A aguardada noite de 22 de janeiro não tarda a
chegar; esse, deveras, não é o clímax do filme, mas sim todo o trecho que ocupa
sua segunda metade.
Após a cerimônia de premiação –na qual Lionel
Ritchie aproveitou a situação dos bastidores para reforçar o convite e
salientar a importância da presença dos artistas o maior número possível –os
estúdios A.M. começam a receber, pouco a pouco, seus célebres participantes,
numa organização que precisou de extrema habilidade a fim de que nenhuma
informação a esse respeito vazasse para imprensa; o que teria transformado tudo
em um circo caótico.
A reunião é inicialmente tímida, mas, aos
poucos, os artistas vão se entrosando para a execução do tão icônico refrão.

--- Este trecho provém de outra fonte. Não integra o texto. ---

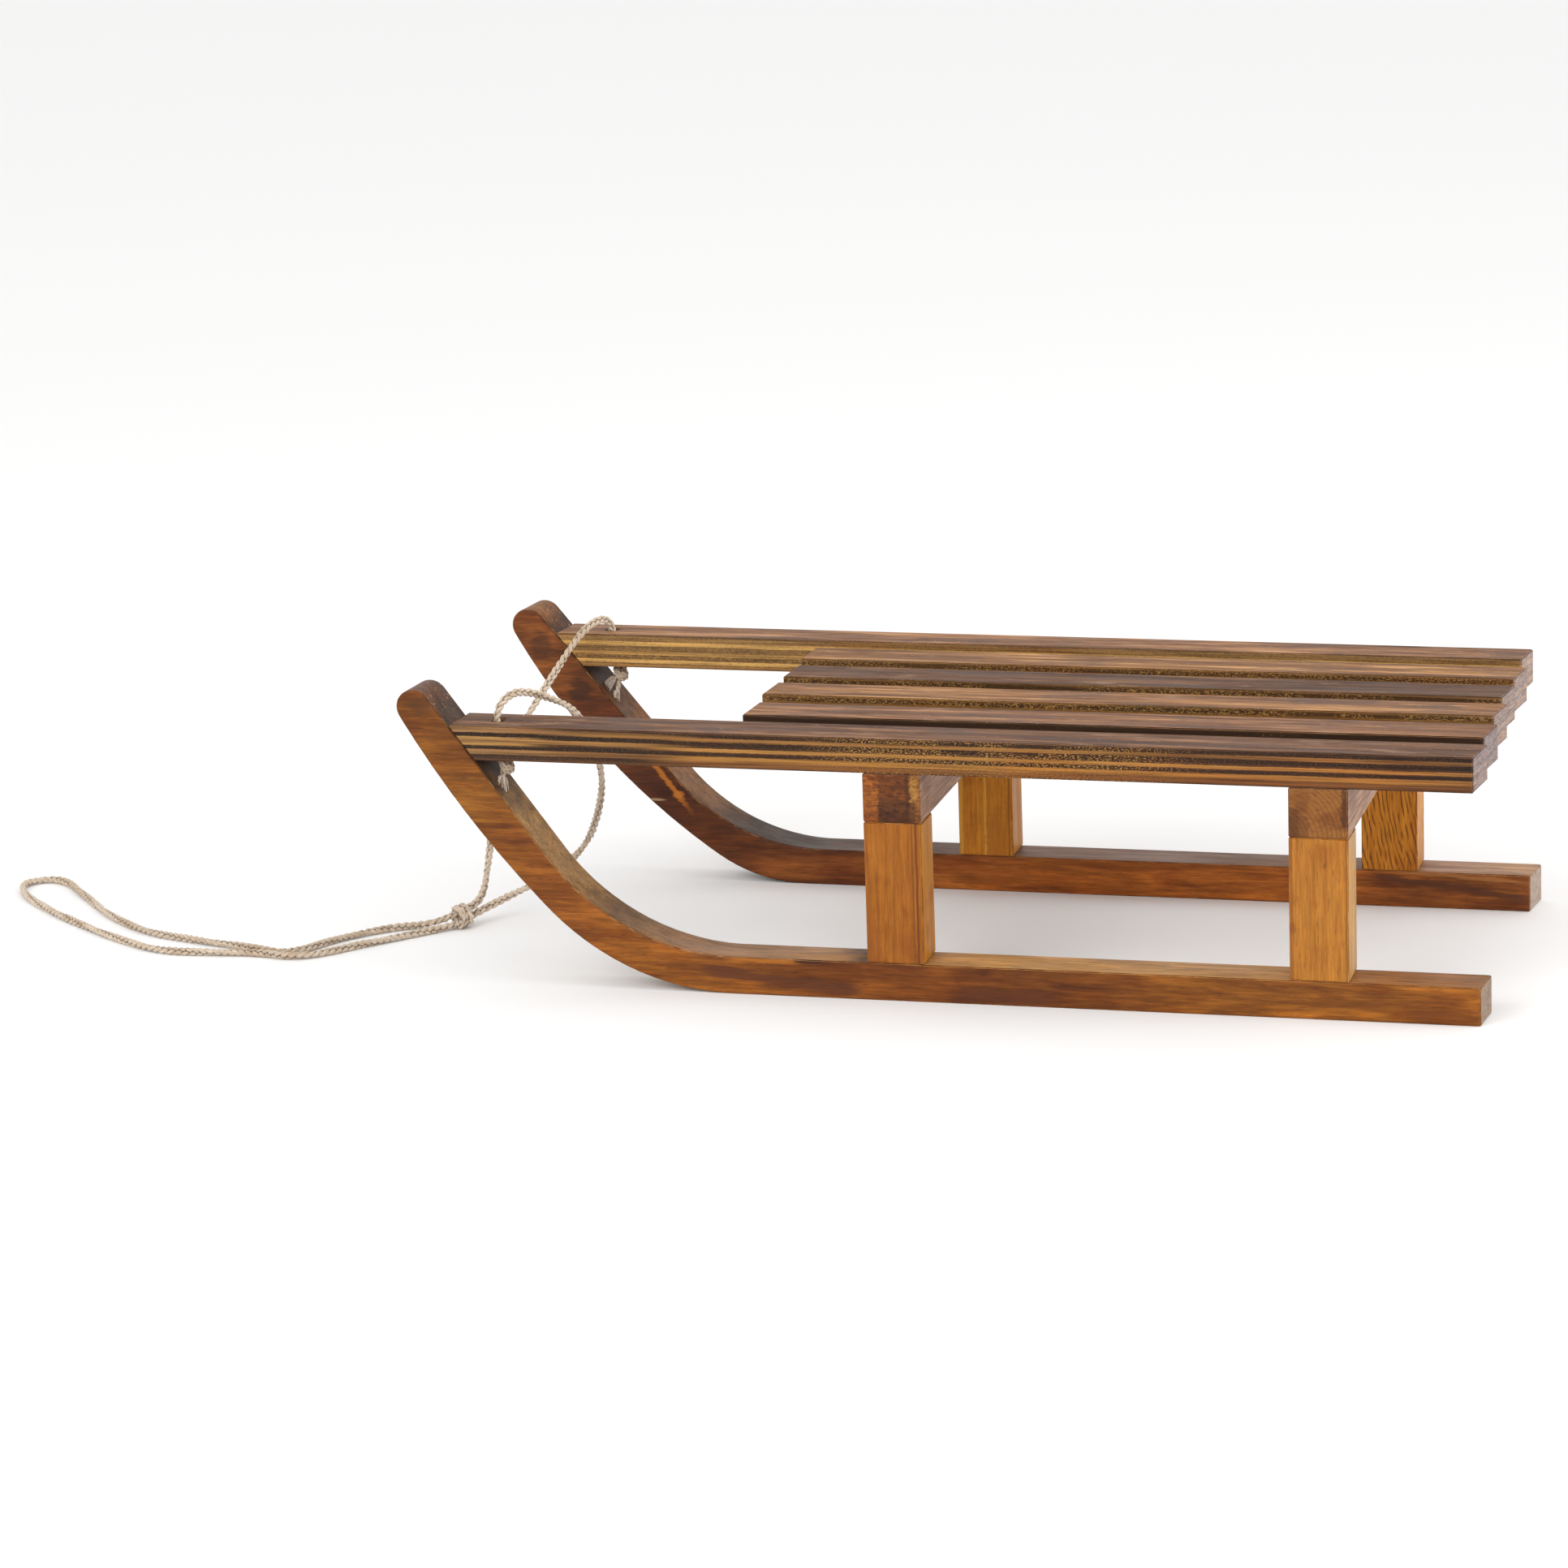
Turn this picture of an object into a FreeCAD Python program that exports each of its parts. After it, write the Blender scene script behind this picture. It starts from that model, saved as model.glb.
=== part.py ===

Personalidades como as de Michael Jackson (um dos mais dedicados, presente
desde quando a premiação ainda seguia, horas antes) e do produtor Quincy Jones
(agindo com profissionalismo e camaradagem, servindo de maestro e psicólogo das
estrelas) se destacam. Então, chega o momento, após muitos erros e acertos, das
gravações vocais individuais –ao contrário de canções que costumavam levar dias,
até semanas para serem gravadas e mixadas, “We Are The World” até pela reunião
improvável de tantas vozes festejadas da música, teve de ser toda ela gravada
numa única ocasião.
Entre inseguranças genuínas da parte de alguns
(como a humildade de Huey Lewis, reconhecendo o temor de cantar ao lado de
ídolos seus), o documentário destaca o
desconforto honesto de Bob Dylan; o bom humor admirável de Ray Charles; a
inspiração acolhedora de Stevie Wonder; e a comovente percepção de Diana Ross
ao final de tudo, quando chorou e disse “Não quero que isso acabe!”.
São momentos mágicos registrados pelas câmeras
e chega a ser quase inacreditável saber que houveram registros audio-visuais
tão precisos e meticulosos disso tudo –o documentário praticamente não precisa
se valer de expedientes como fotos de arquivos ou coisas assim.